Brasil 2 x 1 Espanha, 1962

Nilton Santos derrubou o espanhol Collar na área. O brasileiro deu um passo para o lado e o juiz chileno marcou falta. No segundo tempo Amarildo virou par o Brasil.

Inglaterra 4 x 2 Alemanha, 1966

Na prorrogação da final, um chute de Hurst bateu no travessão, quicou na linha e saiu. O auxiliar Tofiq Bakhramov, do Azerbaijão, confirmou o terceiro gol inglês. É o lance mais polêmico de uma decisão.

Itália 3 x 2 Brasil, 1982

No primeiro tempo, Zico invadiu a área italiana e teve a camisa puxada e rasgada por Gentile. Porém, o juiz só marcou impedimento do brasileiro, assinalado pelo bandeirinha.

Brasil 1 x 0 Espanha, 1986

Na estreia, o espanhol Michel acertou um chutão que fez a bola bater no travessão e cair além da linha para depois sair. O juiz mandou seguir e o Brasil acabou marcando com Sócrates.

Argentina 2 x 1 Inglaterra, 1986

O baixinho Maradona saltou na área para disputar com o goleiro Shilton, 19 centímetros mais alto. O argentino ergueu o braço esquerdo e, de punho cerrado, deu um soquinho na bola, que entrou. O juiz não viu e validou o gol, que ficou conhecido como “La Mano de Dios”.

Coréia do Sul 2 x 1 Itália e Coréia do Sul 0 x 0 Espanha, 2002
Contra a Itália, nas oitavas, o juiz deu um impedimento inexistente no gol de Tommasi que encerraria a partida por morte súbita. Nas quartas, dois gols espanhóis foram anulados erroneamente. A Coreia venceu nos pênaltis.

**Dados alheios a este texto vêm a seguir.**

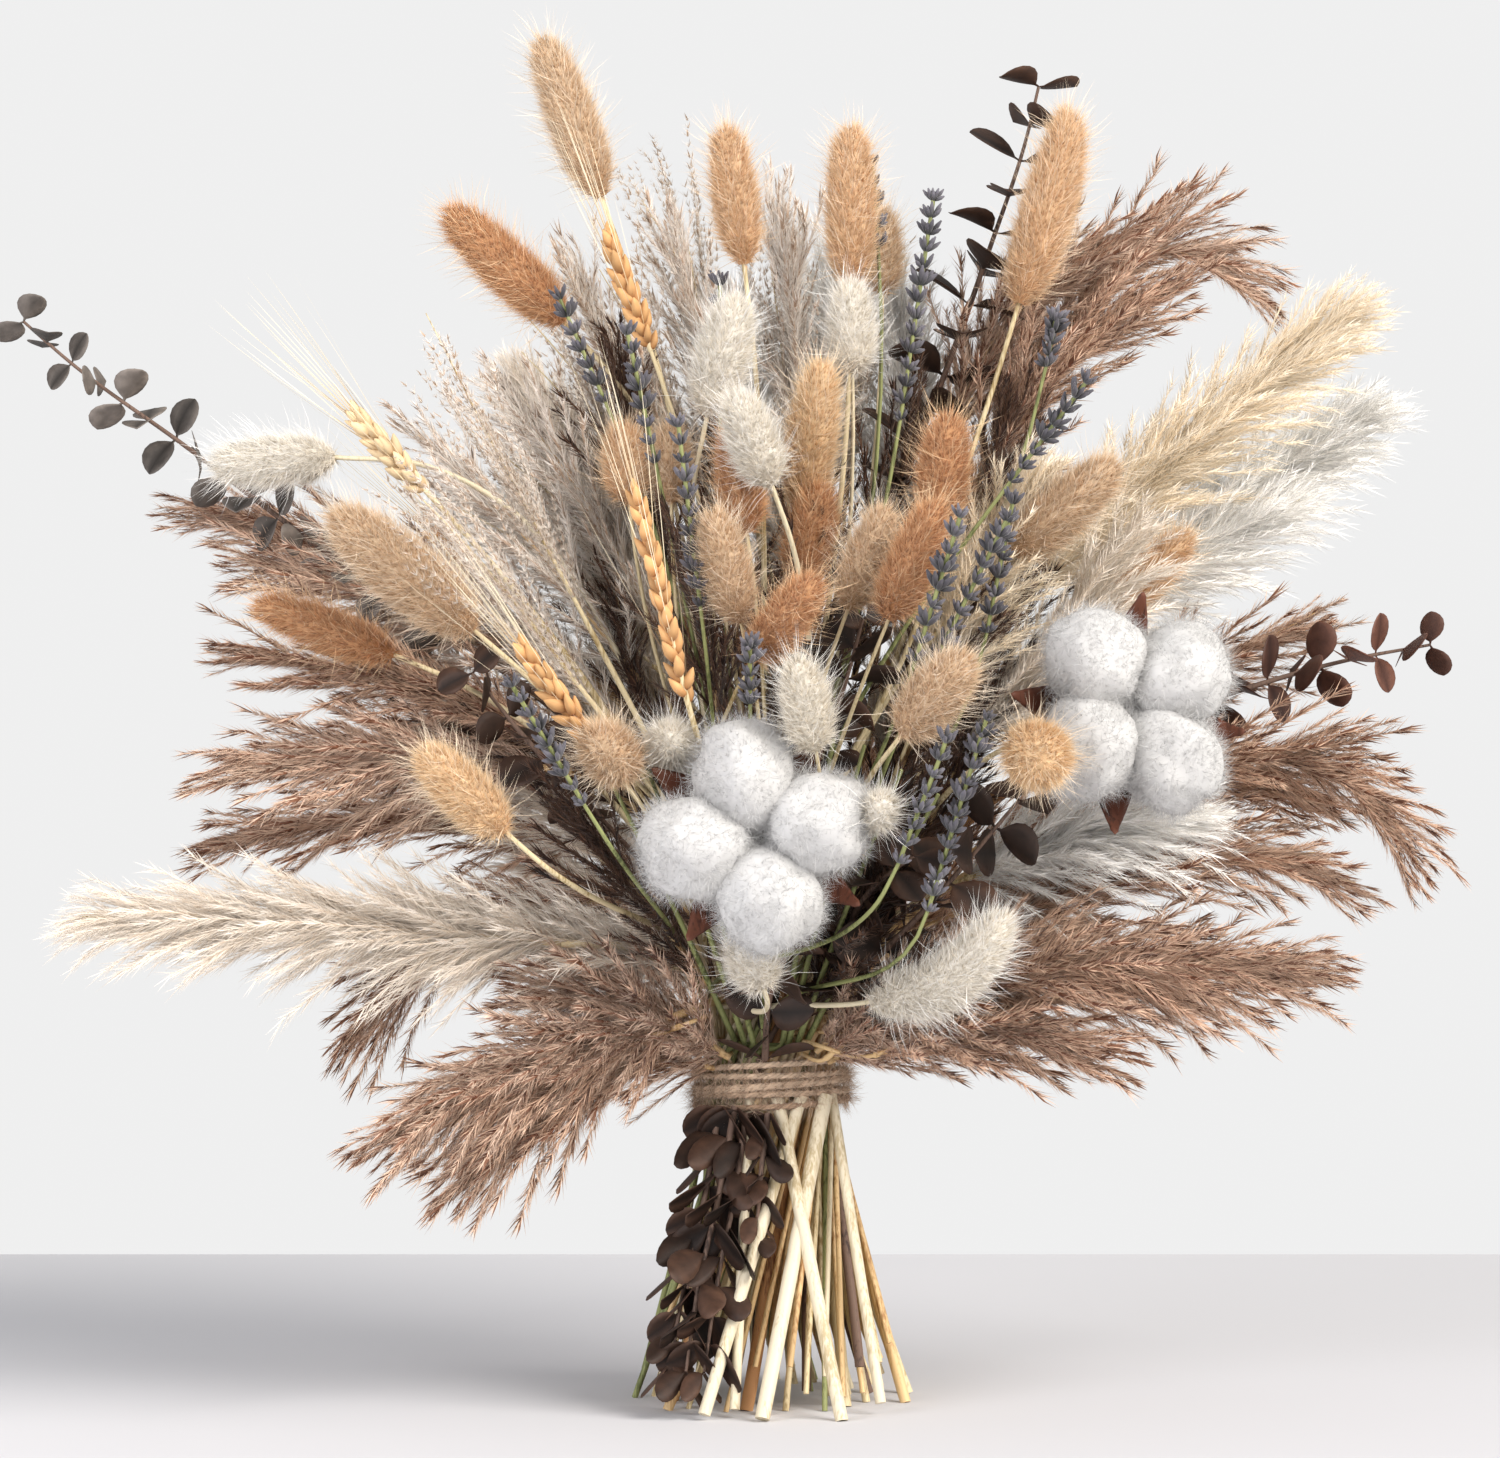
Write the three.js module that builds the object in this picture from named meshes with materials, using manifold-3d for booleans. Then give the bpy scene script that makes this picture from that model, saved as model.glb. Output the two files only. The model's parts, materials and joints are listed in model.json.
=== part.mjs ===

Alemanha 4 x 1 Inglaterra, 2010

Nas oitavas, os ingleses teriam empatado o jogo se fosse confirmado um gol de Lampard em que a bola encobriu o goleiro, bateu no travessão e ultrapassou a linha em quase meio metro. Para os alemães foi a vingança da final de 66.

Brasil 3 x 1 Croácia, 2014

No jogo de abertura, o atacante brasileiro Fred simulou ter levado um agarrão que resultou no gol de pênalti e empate.